人というか、コミュニケーションができる動物が好きと言ったほうが正確かもしれません。
ヒトであれ、イヌであれ、意思疎通が可能な個体は好きだし、意図が理解できない生き物は苦手です。その意味でパリピはイヌよりも遠い存在かもしれません。だからこそ、輝いて見えたりするのですが。
じゃあ、なんで意思疎通ができると好きなのか、というと、自分が影響を与える可能性が開かれているからだと思いました。そんなことを、とあるスタンプから再発見したのです。
○
最近、切り株さんとお会いしました。以前からカクヨムで伺っており、ツイキャスでもお話ししたことがあったのですが、初対面はやはりものすごく緊張しました。
ドウェイン・ジョンソンみたいなガタイだったらどうしよう。会った瞬間、ワタオウサギのように凄まじい反射神経で逃げられたらどうしよう。そもそも切り株さんが存在しなかったらどうしよう――。

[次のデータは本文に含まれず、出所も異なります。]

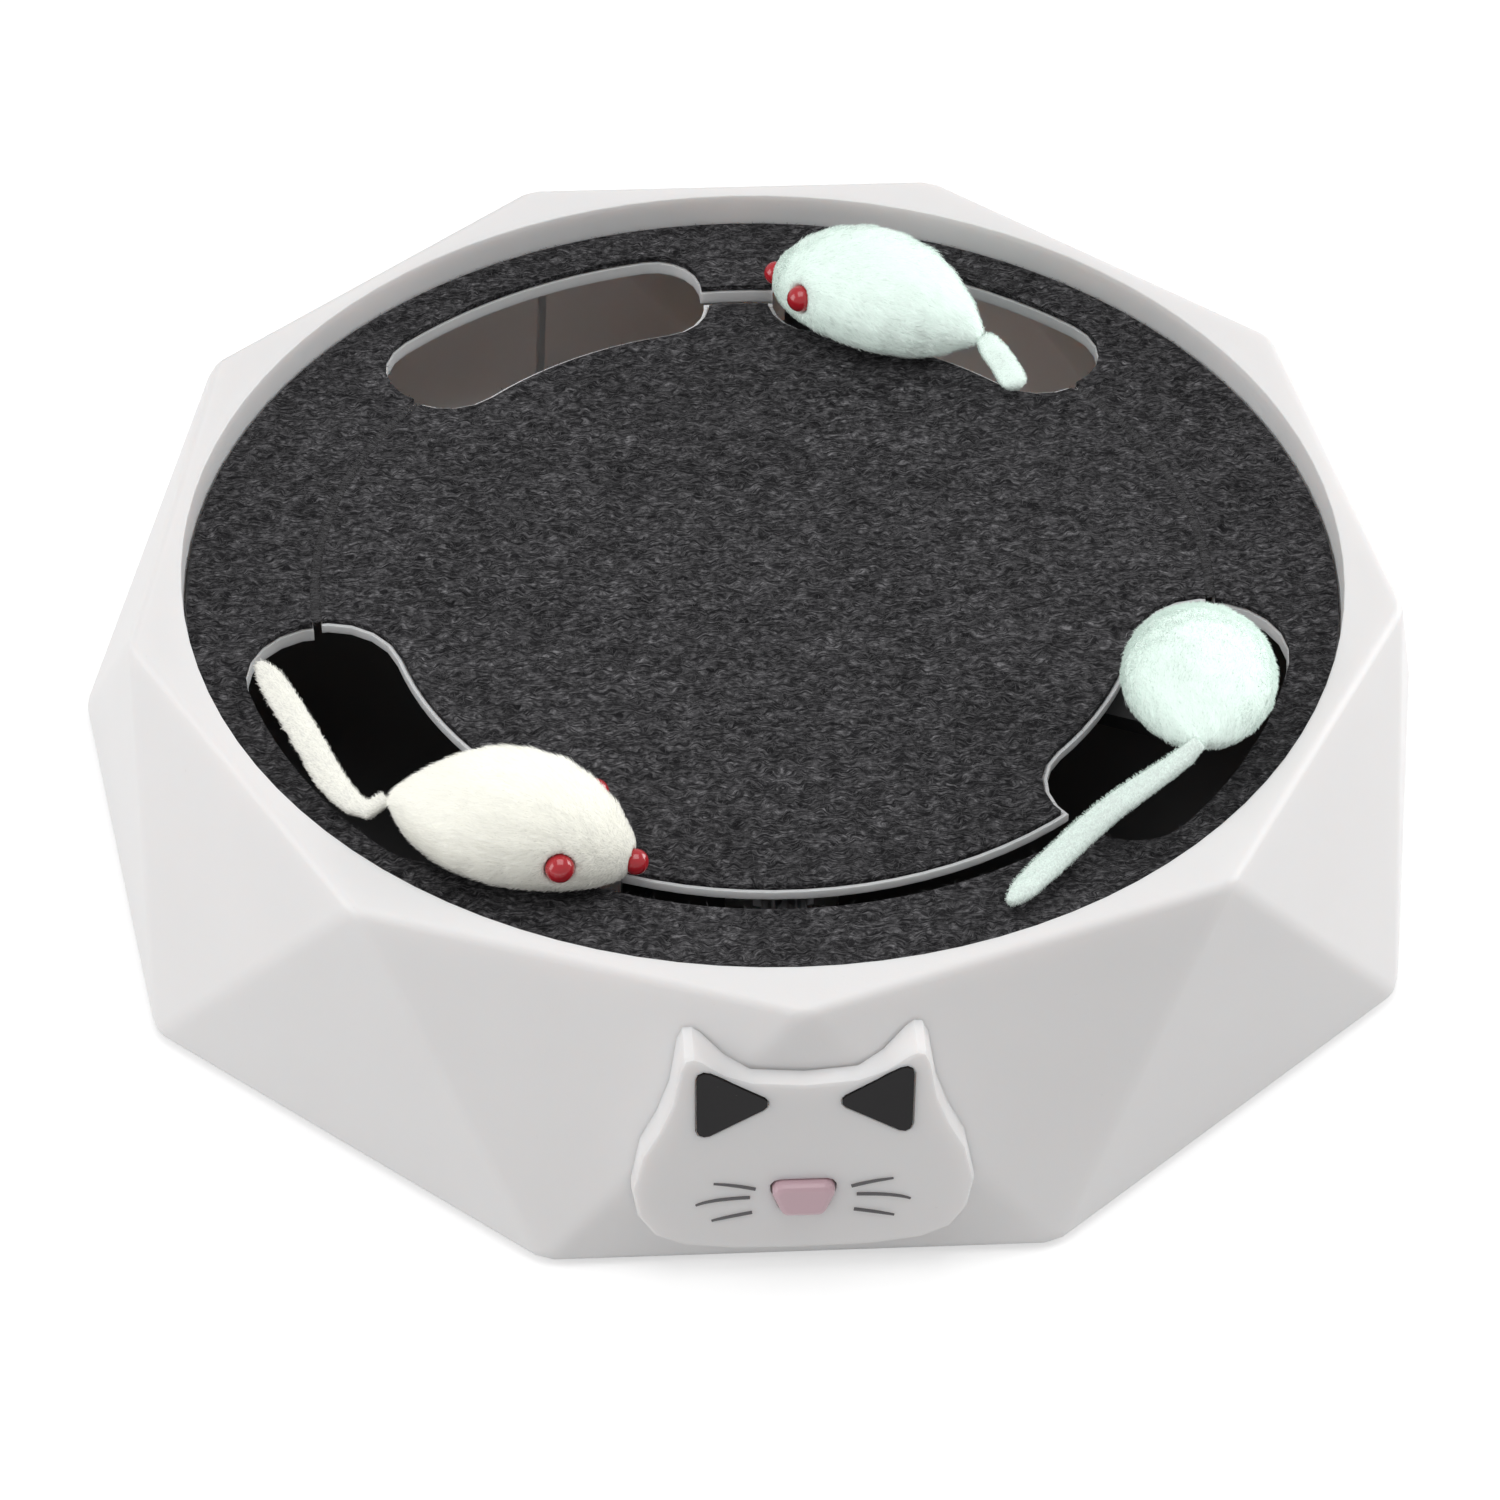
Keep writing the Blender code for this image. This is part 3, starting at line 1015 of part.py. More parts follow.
def make_mouse(letter, mouse, rotor):
    finish = "cream_plush" if letter == "a" else "mint_plush"
    turn = math.radians(mouse["stem"])
    spot = Vector((STEM_CIRCLE * math.cos(turn), STEM_CIRCLE * math.sin(turn), PAD_TOP))
    chord = math.asin((MOUSE_LENGTH - NOSE_TO_STEM) / (2 * STEM_CIRCLE))
    heading = math.radians(mouse["stem"] + 90 + mouse["lean"]) - chord
    pitch = math.radians(mouse["pitch"])
    level = axis_empty(f"mouse_{letter}_swivel", spot, (0.0, 0.0, heading))
    level.parent = rotor
    tilted = axis_empty(f"mouse_{letter}_tilt", (0.0, 0.0, 0.0), (0.0, pitch, 0.0))
    tilted.parent = level
    bpy.context.view_layer.update()
    skin = loft([body_ring(row) for row in BODY_SHARES])
    body = place(f"mouse_{letter}_body", skin, finish, tilted, smooth=80)
    bpy.context.view_layer.update()
    nose_centre = Vector((NOSE_TO_STEM, 0.0, NOSE_HEIGHT_SHARE * MOUSE_HEIGHT))
    beads = [(f"mouse_{letter}_nose", NOSE_RADIUS, nose_centre)]
    for side, word in ((1, "left"), (-1, "right")):
        centre = Vector((NOSE_TO_STEM - EYE_BACK_SHARE * MOUSE_LENGTH,
                         side * EYE_SIDE_SHARE * MOUSE_HALF_WIDTH, EYE_HEIGHT_SHARE * MOUSE_HEIGHT))
        beads.append((f"mouse_{letter}_{word}_eye", EYE_RADIUS, centre))
    for name, radius, centre in beads:
        place(name, ball(radius, centre), "red_bead", tilted, smooth=80)
        combine(body, moved(ball(radius + GAP, centre), tilted.matrix_world))
    hole_top = STEM_RISE + STEM_PIN_LENGTH + GAP
    hole = disc(STEM_PIN_RADIUS + GAP, -OVERRUN, hole_top, 12)
    combine(body, moved(hole, level.matrix_world))
    make_tail(f"mouse_{letter}_tail", finish, level, pitch, mouse["tail_shares"])
    blade_low = ARM_TOP - ARM_SOCKET_DEPTH + GAP
    blade = block(STEM_THICKNESS, STEM_WIDTH, blade_low, PAD_TOP + STEM_RISE, (STEM_CIRCLE, 0.0))
    turn_matrix = Matrix.Rotation(turn, 4, "Z")
    stem = place(f"stem_{letter}", moved(blade, turn_matrix), "steel", rotor)
    top = PAD_TOP + STEM_RISE
    pin = disc(STEM_PIN_RADIUS, top - STEM_RISE, top + STEM_PIN_LENGTH, 12, (STEM_CIRCLE, 0.0))
    combine(stem, moved(pin, turn_matrix), "UNION")


def main():
    for old in list(bpy.data.objects):
        bpy.data.objects.remove(old)
    foot, lean = front_frame()
    front = axis_empty("front_facet", foot, (lean, 0.0, 0.0))
    rotor = axis_empty("rotor_axis", (0.0, 0.0, 0.0))
    bpy.context.view_layer.update()
    make_shell(front)
    make_deck()
    make_base()
    make_feet_and_screws()
    make_post()
    make_rotor(rotor)
    make_idler()
    make_motor()
    make_batteries()
    make_face(front)
    board_top = make_button(front)
    make_board_posts(front, board_top)
    for letter, mouse in MICE.items():
        make_mouse(letter, mouse, rotor)


main()
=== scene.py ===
"""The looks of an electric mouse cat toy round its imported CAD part: white plastic, felt, plush, and a
white stage with its camera. It is laid out as a Blender add-on, with one operator for each group of
pieces. Metres, and +Z up."""

import math

import bpy
import numpy as np
from mathutils import Matrix, Vector


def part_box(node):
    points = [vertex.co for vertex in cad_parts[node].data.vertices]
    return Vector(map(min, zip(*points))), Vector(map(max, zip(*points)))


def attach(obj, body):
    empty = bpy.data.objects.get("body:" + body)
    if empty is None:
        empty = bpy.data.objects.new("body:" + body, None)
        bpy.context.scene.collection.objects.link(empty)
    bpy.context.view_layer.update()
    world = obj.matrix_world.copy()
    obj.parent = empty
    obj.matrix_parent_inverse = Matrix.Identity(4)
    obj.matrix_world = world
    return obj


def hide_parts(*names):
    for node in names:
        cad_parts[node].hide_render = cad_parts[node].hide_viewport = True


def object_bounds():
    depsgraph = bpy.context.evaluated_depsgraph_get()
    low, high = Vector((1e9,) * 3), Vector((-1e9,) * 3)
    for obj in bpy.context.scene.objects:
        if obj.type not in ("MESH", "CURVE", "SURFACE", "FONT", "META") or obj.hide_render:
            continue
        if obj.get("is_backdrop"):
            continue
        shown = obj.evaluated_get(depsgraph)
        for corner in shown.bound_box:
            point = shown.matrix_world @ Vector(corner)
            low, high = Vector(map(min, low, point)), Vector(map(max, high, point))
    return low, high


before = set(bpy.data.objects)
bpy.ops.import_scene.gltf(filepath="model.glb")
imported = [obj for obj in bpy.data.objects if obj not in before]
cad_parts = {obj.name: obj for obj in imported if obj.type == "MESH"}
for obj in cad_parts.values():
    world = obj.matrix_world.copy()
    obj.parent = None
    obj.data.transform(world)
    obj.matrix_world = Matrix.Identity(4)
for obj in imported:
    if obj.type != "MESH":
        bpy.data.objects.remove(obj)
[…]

そんな不安と期待が湧いては消えます。ぷくり、ぷつり。ぷくり、ぷつり。待ち合わせに向かう電車の中は移動する水槽のようです。
電車を降り、迷宮のような駅で迷いながら、現地に到着。珈琲店の前に佇む切り株さんを確認して、やっと、息ができました。
お会いして早々「思ったより若い……」とがっかりされたのですが、実に不本意です。アリゾナの地を踏み、バイソンの血を啜ってきた僕はドウェイン・ジョンソンのような渋オジ味を隠しきれず、熟成されたワインが醸す濡れた犬のような芳醇な香りを発しているのは間違いないからです。
反面、僕はがっかりしませんでした。思ったより小柄でしたが、お声もお話も変わりません。僕の横でカップをセットしてドリンクバーのボタンを押したら、カップを置いていない注ぎ口から勢いよくドリンクが飛び出してびっくりしています。意図せず人をほっこりさせてしまうのも変わりません。知っている切り株さんで安心しました。
お会いしましたが特別なことはありません。ここでお話しするような言葉をぽつぽつと紡いでいました。
気が付けば時間は飛び去り、お開きとなります。生のAskewを接種して何らかのウイルスにやられてないか心配だったのですが、ピンピンしているようだったので少し安堵します。おそらく胃腸も元気な方なのでしょう。
会話の中で、一番驚かれたことがあります。異性のギャップは武器になると言いますが、ギャップ萌え出来たでしょうか。生のAskewに会った方は、みなさん驚いてくださいね。
――えぇっ! 血液型はA型なんですか!?!?
○
人と会うこと、お話しすることは苦手なのですが、そんな僕でもお会いした方を驚かすことができた。僕が誰かに影響を与えたという事実が嬉しいのです。
普通の友人にはしないような死生観に関わるお話しもしました。話しにくい家族の話もネタに出来ました。何気ない日常の話もしました。僕はそこにいました。誰かに影響を与える可能性が開かれていました。
想像上の存在だった
そんなことを、日々願っています。